### Short problem
Reproduce the records below exactly as given.

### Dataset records
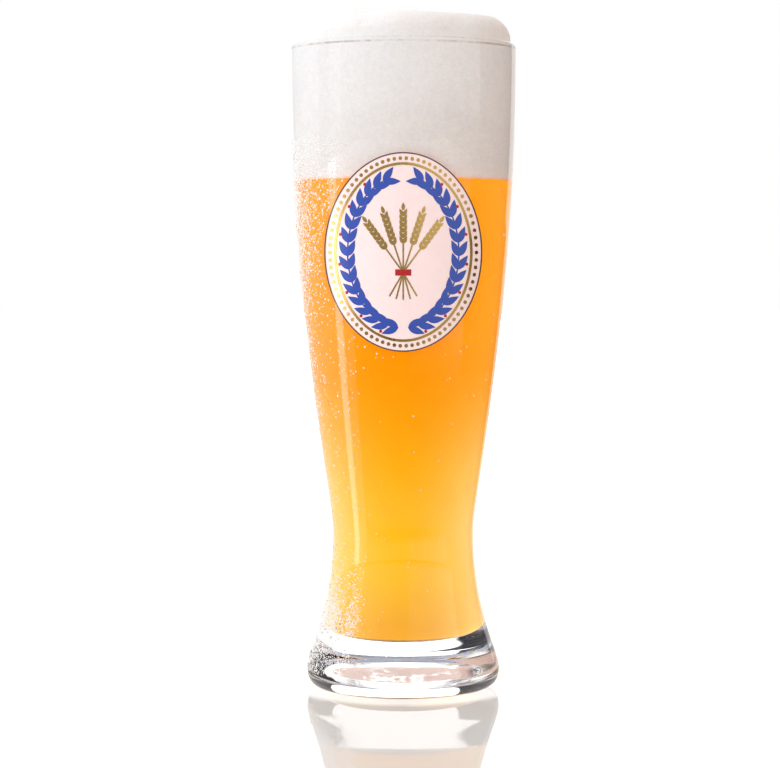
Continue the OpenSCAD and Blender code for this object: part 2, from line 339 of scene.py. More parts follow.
def make_piece(name, points, faces, material, slot, nodes=(), crease=40, merge=True):
    """Puts points and faces into a mesh object that rides on the body. Doubled points are merged, which
    closes seams and poles, and normals are turned outwards. Edges sharper than crease degrees stay sharp."""
    points = np.ascontiguousarray(points.reshape(-1, 3), dtype=np.float32)
    corners = faces.shape[-1]
    mesh = bpy.data.meshes.new(name)
    mesh.vertices.add(len(points))
    mesh.vertices.foreach_set("co", points.ravel())
    mesh.loops.add(faces.size)
    mesh.loops.foreach_set("vertex_index", faces.ravel().astype(np.int32))
    mesh.polygons.add(len(faces))
    mesh.polygons.foreach_set("loop_start", np.arange(0, faces.size, corners, dtype=np.int32))
    mesh.update(calc_edges=True)
    if merge:
        work = bmesh.new()
        work.from_mesh(mesh)
        bmesh.ops.remove_doubles(work, verts=work.verts, dist=0.0005 * MM)
        bmesh.ops.recalc_face_normals(work, faces=work.faces)
        work.to_mesh(mesh)
        work.free()
    mesh.validate()
    mesh.polygons.foreach_set("use_smooth", np.ones(len(mesh.polygons), bool))
    mesh.set_sharp_from_angle(angle=math.radians(crease))
    mesh.materials.append(material)
    piece = bpy.data.objects.new(name, mesh)
    bpy.context.scene.collection.objects.link(piece)
    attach(piece, BODY)
    if nodes:
        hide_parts(*nodes)
    return piece


def clear_to_light(piece):
    """Lets studio light through a clear piece in straight lines, so that what it holds is lit cleanly."""
    piece.visible_shadow = False
    piece.visible_diffuse = False


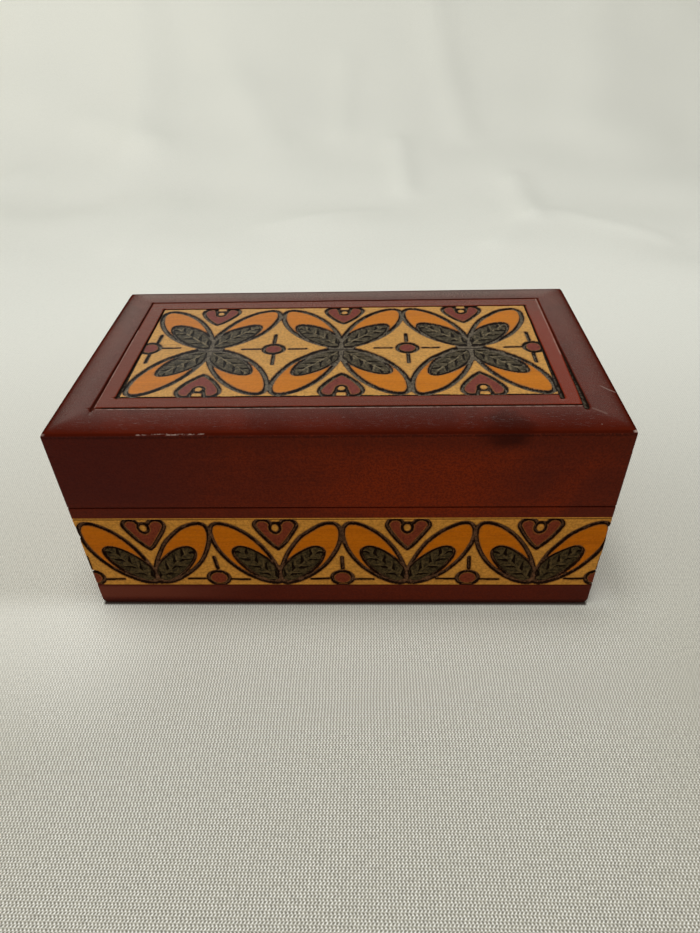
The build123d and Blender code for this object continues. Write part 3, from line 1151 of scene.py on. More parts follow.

### Output
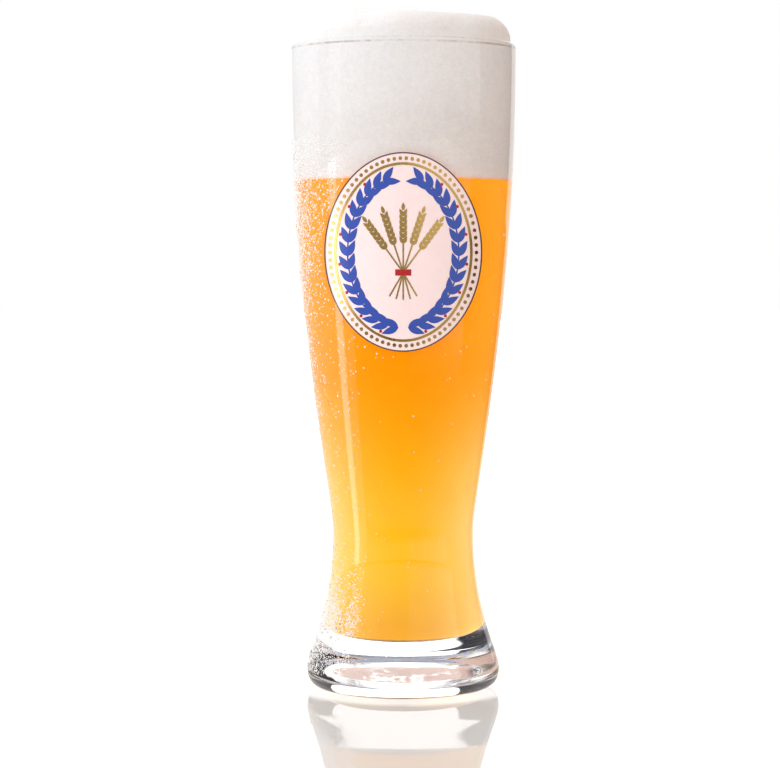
Continue the OpenSCAD and Blender code for this object: part 2, from line 339 of scene.py. More parts follow.
def make_piece(name, points, faces, material, slot, nodes=(), crease=40, merge=True):
    """Puts points and faces into a mesh object that rides on the body. Doubled points are merged, which
    closes seams and poles, and normals are turned outwards. Edges sharper than crease degrees stay sharp."""
    points = np.ascontiguousarray(points.reshape(-1, 3), dtype=np.float32)
    corners = faces.shape[-1]
    mesh = bpy.data.meshes.new(name)
    mesh.vertices.add(len(points))
    mesh.vertices.foreach_set("co", points.ravel())
    mesh.loops.add(faces.size)
    mesh.loops.foreach_set("vertex_index", faces.ravel().astype(np.int32))
    mesh.polygons.add(len(faces))
    mesh.polygons.foreach_set("loop_start", np.arange(0, faces.size, corners, dtype=np.int32))
    mesh.update(calc_edges=True)
    if merge:
        work = bmesh.new()
        work.from_mesh(mesh)
        bmesh.ops.remove_doubles(work, verts=work.verts, dist=0.0005 * MM)
        bmesh.ops.recalc_face_normals(work, faces=work.faces)
        work.to_mesh(mesh)
        work.free()
    mesh.validate()
    mesh.polygons.foreach_set("use_smooth", np.ones(len(mesh.polygons), bool))
    mesh.set_sharp_from_angle(angle=math.radians(crease))
    mesh.materials.append(material)
    piece = bpy.data.objects.new(name, mesh)
    bpy.context.scene.collection.objects.link(piece)
    attach(piece, BODY)
    if nodes:
        hide_parts(*nodes)
    return piece


def clear_to_light(piece):
    """Lets studio light through a clear piece in straight lines, so that what it holds is lit cleanly."""
    piece.visible_shadow = False
    piece.visible_diffuse = False


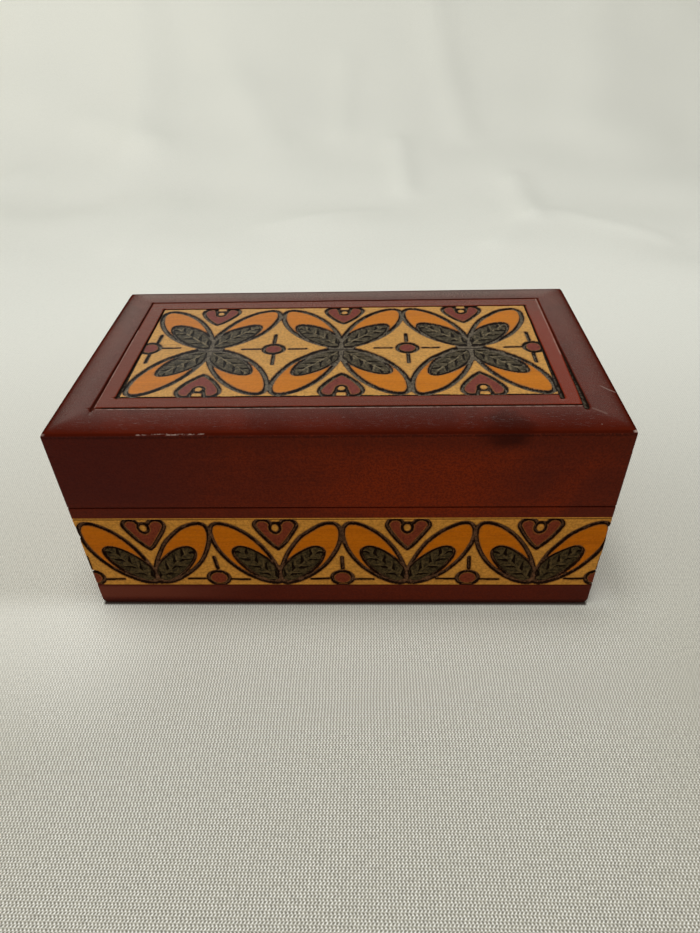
The build123d and Blender code for this object continues. Write part 3, from line 1151 of scene.py on. More parts follow.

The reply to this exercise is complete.